Saved data entries:
[start]

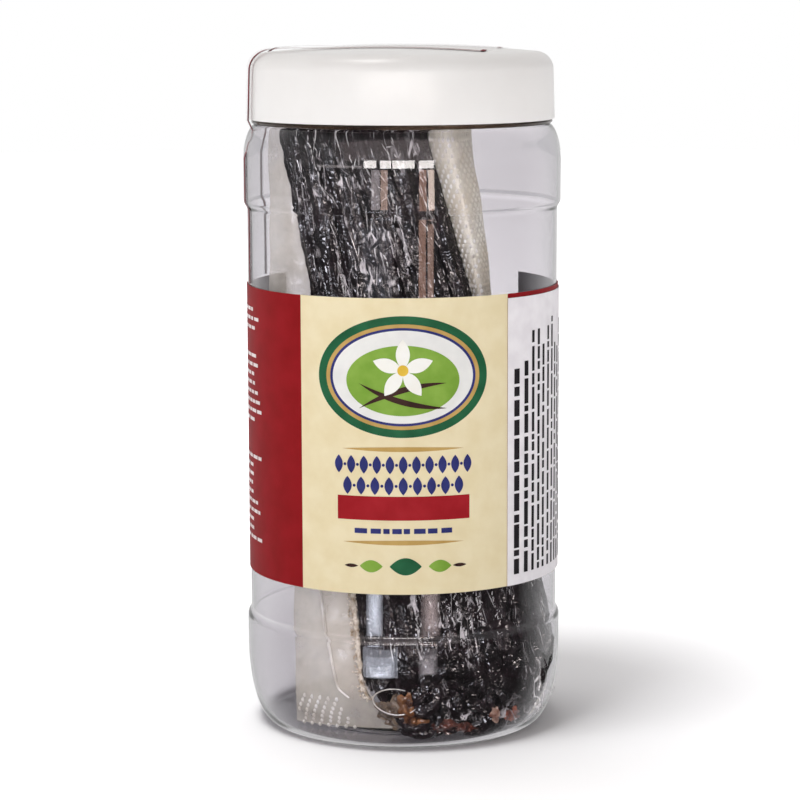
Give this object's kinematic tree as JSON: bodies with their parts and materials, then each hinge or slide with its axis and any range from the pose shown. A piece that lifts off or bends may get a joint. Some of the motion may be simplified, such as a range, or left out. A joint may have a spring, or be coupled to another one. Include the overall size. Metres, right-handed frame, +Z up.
{
  "type": "jar of vanilla pods",
  "caption": "Shut clear wide-mouth jar with a white screw cap, a wrap label and a seal strip, holding a leaning vacuum-packed bundle of dark cured vanilla pods.",
  "frame": {"origin": "centre of the jar's base, on the plane that it stands on", "axes": "+Z up along the jar's axis; the front panel of the label faces -Y and the seal strip is on the -X side"},
  "size_m": [0.0902, 0.0898, 0.1935],
  "materials": {
    "clear_pet": "clear, glossy",
    "white_cap": "smooth semi-gloss",
    "printed_label": "printed, semi-gloss",
    "sticker_paper": "coated paper",
    "seal_film": "glossy film with a printed border",
    "vacuum_film": "clear embossed film",
    "cured_pod": "oily, wrinkled"
  },
  "bodies": {
    "root": {"jar": "clear_pet", "cap": "white_cap", "label": "printed_label", "side_sticker": "sticker_paper", "seal_strip": "seal_film", "pouch": "vacuum_film", "pods": "cured_pod"}
  },
  "joints": []
}
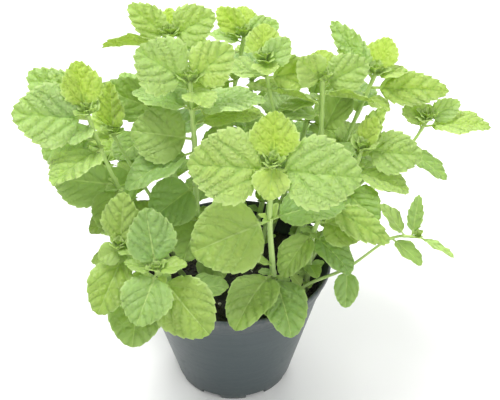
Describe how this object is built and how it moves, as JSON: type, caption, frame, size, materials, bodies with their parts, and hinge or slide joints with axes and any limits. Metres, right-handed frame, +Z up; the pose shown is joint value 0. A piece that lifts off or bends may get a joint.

[end]

§ Stated exercise
List the lines of the material in which the word "type" occurs.

§ Solution
  "type": "jar of vanilla pods",
Describe how this object is built and how it moves, as JSON: type, caption, frame, size, materials, bodies with their parts, and hinge or slide joints with axes and any limits. Metres, right-handed frame, +Z up; the pose shown is joint value 0. A piece that lifts off or bends may get a joint.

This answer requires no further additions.